# 233 Members Online Today!



## El Gato Loco (Jan 15, 2010)

That's a new record for the site! Good stuff! Happy New Year everyone!


----------



## prairiewolf (Feb 19, 2012)

Now thats the way to start out the new year !! thanks Chris for such a good site.


----------



## Rick Howard (Feb 25, 2012)

Cool. Happy New Year. A big thanks to all the folks responsible for this great site.


----------



## Ruger (Jan 22, 2011)

We all have it in our blood. We gotta check in and see what everybody is up to! Great people guys. Happy New Year!!!!!


----------



## 220swift (Mar 2, 2011)

and only getting better, thanks to everyone!!!!


----------



## youngdon (Mar 10, 2010)

AWESOME ! Thanks Chris, for providing us with such a great place and being such a standup guy.


----------



## Jonbnks (Jan 21, 2012)

Great way to start out the new year. Glad to have so many good hunters on here to talk with.


----------



## youngdon (Mar 10, 2010)

Up to 246 ! And 3836 members. We are growing everyday !


----------



## hassell (Feb 9, 2010)

Way to go everyone.


----------



## Scotty D. (Feb 23, 2012)

Where else would anybody rather be (especially if one is nursing the "brown bottle flu" from New Year's Eve)??? There's alot of conversations, but it's still very quiet.... Although, even the soft clicking of the keyboard can seem thunderous for some over-indulgers....LOL


----------



## Rick Howard (Feb 25, 2012)

lol brown bottle flu.


----------



## prairiewolf (Feb 19, 2012)

Now I know why they put it in cans !!


----------



## sneakygroundbuzzard (Nov 1, 2012)

yup this is a great place to be

it has become my home page

oh,ya i just looked. 242 members have been on today

its like a snowball rolling down a steep hil

it just keeps getting bigger and bigger and bigger

which just makes it a better site to be on

i would like to thank whom ever started this site and all the great folks that run it


----------



## HowlinRed (Feb 3, 2011)

Yep, thanks Chris for the site!

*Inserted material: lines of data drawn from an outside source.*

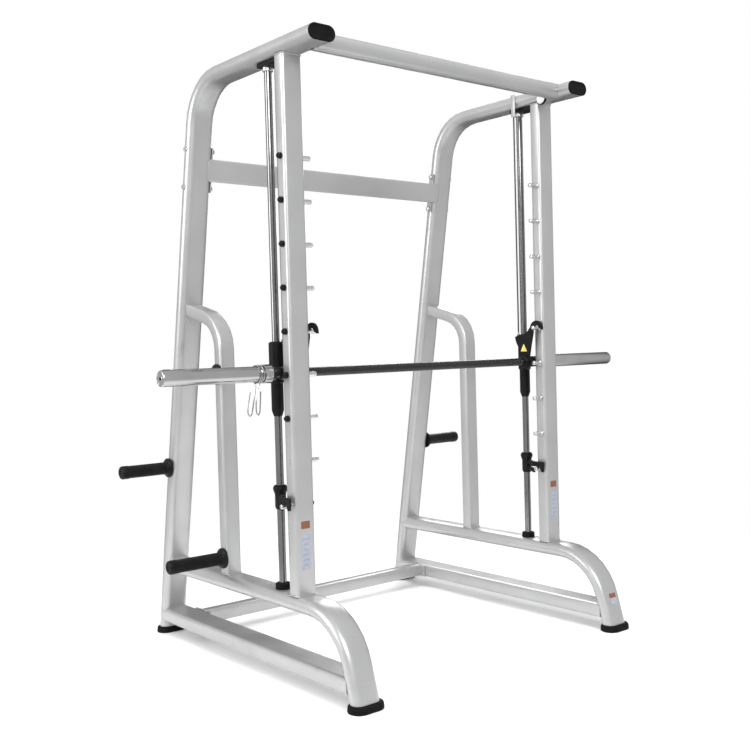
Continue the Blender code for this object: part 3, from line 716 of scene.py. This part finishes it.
def spring_clip():
    """Coil of three turns round the sleeve and two squeezed wire handles hanging from it."""
    coil = 0.0274
    turns = 3
    pitch = 0.0060
    body = []
    for step in range(turns * 36 + 1):
        angle = 2 * math.pi * step / 36
        body.append((-pitch * step / 36, -coil * math.sin(angle), -coil * math.cos(angle)))
    end = -pitch * turns
    first = [(0.0020, 0.002, -0.055), (-0.0020, 0.000, -0.096), (-0.0060, -0.002, -0.119),
             (-0.0125, -0.003, -0.129), (-0.0185, -0.003, -0.119), (-0.0185, -0.002, -0.096),
             (-0.0105, 0.002, -0.055), (-0.0025, 0.0045, -0.036)]
    last = [(end - 0.002, -0.004, -0.036), (end - 0.004, -0.003, -0.055), (end - 0.009, 0.002, -0.098),
            (end - 0.0130, 0.004, -0.122), (end - 0.0210, 0.004, -0.131), (end - 0.0275, 0.004, -0.121),
            (end - 0.0265, 0.004, -0.097), (end - 0.018, 0.003, -0.055)]
    route = smoothed(first + [body[0]], 8)[:-1] + [Vector(p) for p in body]
    route += smoothed([body[-1]] + last, 8)[1:]
    points = [(CLIP_START_X + p[0], BAR_Y + p[1], BAR_Z + p[2]) for p in route]
    wire("clip_wire_form", points, CLIP_WIRE_R, CLIP_WIRE, "clip", resolution=3, slot="chrome",
         replaces=("spring_clip",))


def hook_details():
    for side, tag in SIDES:
        low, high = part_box("hook_" + tag)
        hub_inner = side * min(abs(low.x), abs(high.x))
        turned("hook_hub_ring_" + tag, (hub_inner, BAR_Y, BAR_Z), (-side, 0, 0),
               ((0.0, 0.0250), (0.0030, 0.0244), (0.0042, 0.0225), (0.0046, 0.0158)), BLACK, "bar", 48,
               slot="black_paint")
        face = side * (HOOK_X - 0.0042)
        middle = Vector((face, BAR_Y + 0.003, BAR_Z + 0.052))
        bm = bmesh.new()
        corners = [(0.0, 0.0170), (-0.0155, -0.0110), (0.0155, -0.0110)]
        outline = []
        for cy, cz in corners:
            heading = math.atan2(cz, cy)
            for step in range(-4, 5):
                angle = heading + step * math.radians(13.0)
                outline.append((cy * 0.86 + 0.0022 * math.cos(angle),
                                cz * 0.86 + 0.0022 * math.sin(angle)))
        rings = []
        for depth in (0.0, 0.0003):
            rings.append([bm.verts.new((middle.x - side * depth, middle.y + y, middle.z + z))
                          for y, z in outline])
        skin(bm, rings)
        add_piece("hook_marker_" + tag, bm, YELLOW, "bar", slot="black_plastic")


def carriage_details():
    for side, tag in SIDES:
        x = side * FRAME_X
        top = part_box("carriage_" + tag)[1].z
        turned("carriage_wiper_" + tag, (x, ROD_Y, top), (0, 0, 1),
               ((-0.002, 0.0190), (0.0008, 0.0190), (0.0016, 0.0180), (0.0018, 0.0130)), RUBBER,
               "carriage", 40, slot="rubber")
        for number, z in enumerate((BAR_Z + 0.080, BAR_Z + 0.045)):
            facing = Vector((-side * 0.94, 0.34, 0.0)).normalized()
            seat = Vector((x, ROD_Y, z)) + facing * 0.0241
            turned(f"carriage_screw_{tag}{number}", seat, facing,
                   ((-0.003, 0.0040), (0.0006, 0.0040), (0.0012, 0.0034), (0.0012, 0.0020),
                    (-0.0010, 0.0018)), BOLT_BLACK, "carriage", 20, slot="black_paint")


def stop_details():
    for side, tag in SIDES:
        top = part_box("safety_stop_" + tag)[1].z
        turned("stop_buffer_" + tag, (side * FRAME_X, ROD_Y, top), (0, 0, 1),
               ((-0.0010, 0.0205), (0.0020, 0.0210), (0.0040, 0.0200), (0.0050, 0.0175),
                (0.0052, 0.0131)), RUBBER, "stop_" + tag, 40, slot="rubber")


# Plain labels, with no text

def film(name, origin, right, up, width, height, material, lift=0.0):
    """A thin label with round corners on a flat face."""
    right = Vector(right)
    up = Vector(up)
    out = right.cross(up)
    bm = bmesh.new()
    rings = []
    for depth in (lift, lift + 0.00025):
        loop = rounded_loop(width, height, min(width, height) * 0.12, 4)
        rings.append([bm.verts.new(Vector(origin) + right * u + up * v + out * depth) for u, v in loop])
    skin(bm, rings)
    add_piece(name, bm, material, "frame", slot="black_plastic")


def label_set(name, origin, right, up, width, height):
    film(name + "_base", origin, right, up, width, height, LABEL_PALE, 0.0002)
    up_v = Vector(up)
    rows = 6
    for row in range(rows):
        shift = height * (0.36 - 0.72 * row / (rows - 1))
        place = Vector(origin) + up_v * shift
        film(f"{name}_line{row}", place, right, up, width * (0.72 - 0.12 * (row % 3)), height * 0.035,
             LABEL_LINES, 0.0005)


def labels():
    front = UPRIGHT_Y - 0.0251
    for side, tag in SIDES:
        x = side * FRAME_X
        film("upright_label_top_" + tag, (x, front, 0.521), (1, 0, 0), (0, 0, 1), 0.034, 0.024,
             LABEL_ORANGE, 0.0002)
        label_set("upright_label_" + tag, (x, front, 0.434), (1, 0, 0), (0, 0, 1), 0.036, 0.115)
    up = Vector((0.0, math.sin(FRONT_LEAN), math.cos(FRONT_LEAN)))
    foot = Vector((FRAME_X, UPRIGHT_Y + FRONT_FACE_Y, 0.0))
    for name, reach, height, material in (("bar", 0.131, 0.016, LABEL_ORANGE),
                                          ("panel", 0.110, 0.020, LABEL_PALE)):
        film("leg_label_" + name, foot + up * reach, (1, 0, 0), up, 0.036, height, material, 0.0003)


def camera():
    data = bpy.data.cameras.new("camera")
    data.lens = CAMERA_LENS
    data.sensor_width = 36.0
    item = bpy.data.objects.new("camera", data)
    bpy.context.scene.collection.objects.link(item)
    a = math.radians(CAMERA_AZIMUTH)
    e = math.radians(CAMERA_ELEVATION)
    r = math.radians(CAMERA_ROLL)
    back = Vector((math.sin(a) * math.cos(e), -math.cos(a) * math.cos(e), math.sin(e)))
    right = (-back).cross(Vector((0, 0, 1))).normalized()
    up = right.cross(-back)
    turned_right = right * math.cos(r) + up * math.sin(r)
    turned_up = up * math.cos(r) - right * math.sin(r)
    matrix = Matrix((turned_right, turned_up, back)).transposed().to_4x4()
    matrix.translation = CAMERA_FROM_UPRIGHT + Vector((0, UPRIGHT_Y, 0))
    item.matrix_world = matrix
    bpy.context.scene.camera = item


def area_light(name, place, target, size, power, reflected=True):
    data = bpy.data.lights.new(name, "AREA")
    data.shape = "RECTANGLE"
    data.size, data.size_y = size
    data.energy = power
    item = bpy.data.objects.new(name, data)
    bpy.context.scene.collection.objects.link(item)
    item.location = place
    item.rotation_euler = (Vector(target) - Vector(place)).to_track_quat("-Z", "Y").to_euler()
    item.visible_glossy = reflected


def floor_disc():
    """Pale floor that fades away into the white surroundings."""
    bm = bmesh.new()
    bmesh.ops.create_circle(bm, cap_ends=True, segments=96, radius=FLOOR_RADIUS)
    floor = Shader("pale_floor", (0.88, 0.88, 0.88), 0.6, 0.0)
    floor.colour(floor.ramp(floor.noise(0.8, 3.0), ((0.3, (0.87, 0.87, 0.87)), (0.7, (0.90, 0.90, 0.90)))))
    gradient = floor.add("ShaderNodeTexGradient", gradient_type="SPHERICAL")
    floor.link(floor.stretched((1 / FLOOR_RADIUS,) * 3), gradient.inputs["Vector"])
    floor.link(floor.spread(gradient.outputs["Fac"], 0.0, 1.0, 0.22, 0.70), floor.bsdf.inputs["Alpha"])
    add_piece("floor", bm, floor.material, None)


def surroundings():
    """White behind the object; the light that falls on it comes mostly from the front left."""
    world = bpy.data.worlds.new("studio")
    world.use_nodes = True
    tree = world.node_tree
    seen = tree.nodes["Background"]
    seen.inputs["Color"].default_value = (1.0, 1.0, 1.0, 1.0)
    seen.inputs["Strength"].default_value = 1.0
    lit = tree.nodes.new("ShaderNodeBackground")
    direction = tree.nodes.new("ShaderNodeTexCoord")
    facing = tree.nodes.new("ShaderNodeVectorMath")
    facing.operation = "DOT_PRODUCT"
    facing.inputs[1].default_value = LIT_FROM
    tree.links.new(direction.outputs["Generated"], facing.inputs[0])
    shade = tree.nodes.new("ShaderNodeMapRange")
    shade.interpolation_type = "SMOOTHSTEP"
    for key, value in (("From Min", -1.0), ("From Max", -0.25), ("To Min", 0.10), ("To Max", 0.96)):
        shade.inputs[key].default_value = value
    tree.links.new(facing.outputs["Value"], shade.inputs["Value"])
    tree.links.new(shade.outputs["Result"], lit.inputs["Strength"])
    path = tree.nodes.new("ShaderNodeLightPath")
    mix = tree.nodes.new("ShaderNodeMixShader")
    tree.links.new(path.outputs["Is Camera Ray"], mix.inputs[0])
    tree.links.new(lit.outputs["Background"], mix.inputs[1])
    tree.links.new(seen.outputs["Background"], mix.inputs[2])
    tree.links.new(mix.outputs["Shader"], tree.nodes["World Output"].inputs["Surface"])
    bpy.context.scene.world = world


def studio():
    floor_disc()
    surroundings()
    bpy.context.scene.view_settings.view_transform = "Standard"
    area_light("overhead", (-0.4, -0.6, 4.6), (0.0, 0.1, 0.0), (3.6, 3.6), 190.0, False)
    area_light("key", (-3.0, -3.6, 3.4), (0.0, 0.0, 0.8), (1.8, 1.8), 110.0)
    area_light("side", (-4.6, 1.2, 2.4), (0.0, 0.0, 1.0), (2.2, 2.8), 95.0)
    area_light("back", (3.6, 3.2, 3.2), (0.0, 0.0, 1.0), (2.0, 2.4), 70.0)


finish_nodes()
welds()
peg_pieces()
storage_pegs()
for frame_side, frame_tag in SIDES:
    oval_pad("front_pad_" + frame_tag, "front_foot_" + frame_tag, 0.0035)
    oval_pad("rear_pad_" + frame_tag, "rear_foot_" + frame_tag, 0.0040)
    beam_cap(frame_tag)
member_bolts()
cable_parts()
beam_fittings()
rod_fittings()
sleeves()
spring_clip()
hook_details()
carriage_details()
stop_details()
labels()
camera()
studio()
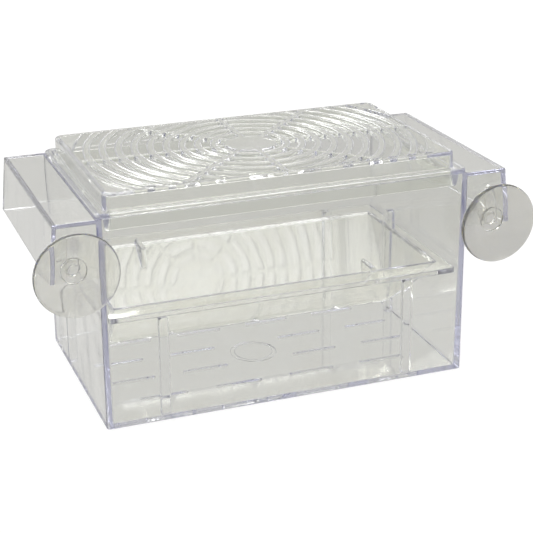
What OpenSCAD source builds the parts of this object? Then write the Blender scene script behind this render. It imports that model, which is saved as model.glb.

It a great place to talk hunting or about animals in general, or just to vent to someone who pretty much thinks like I do. (scary thought). Also thanks to all of the call makers on here. All of y'all do great work and I'm gonna try and get at least one from all of you.


----------



## bones44 (Jan 7, 2011)

Stonegod said:


> Yah at the rate we've been getting new members.....(seems like every other post I make is a "welcome to the site" post)......I was figuring that Chris was offering gift baskets for new members or something!LOL Congrats to Chris and all the Mods for making this such a great site to be a member of!!!


Oh, he'll give you a basket all right....LOL Glad to be a part of such a great site with tremendous people ! Thanks Chris !


----------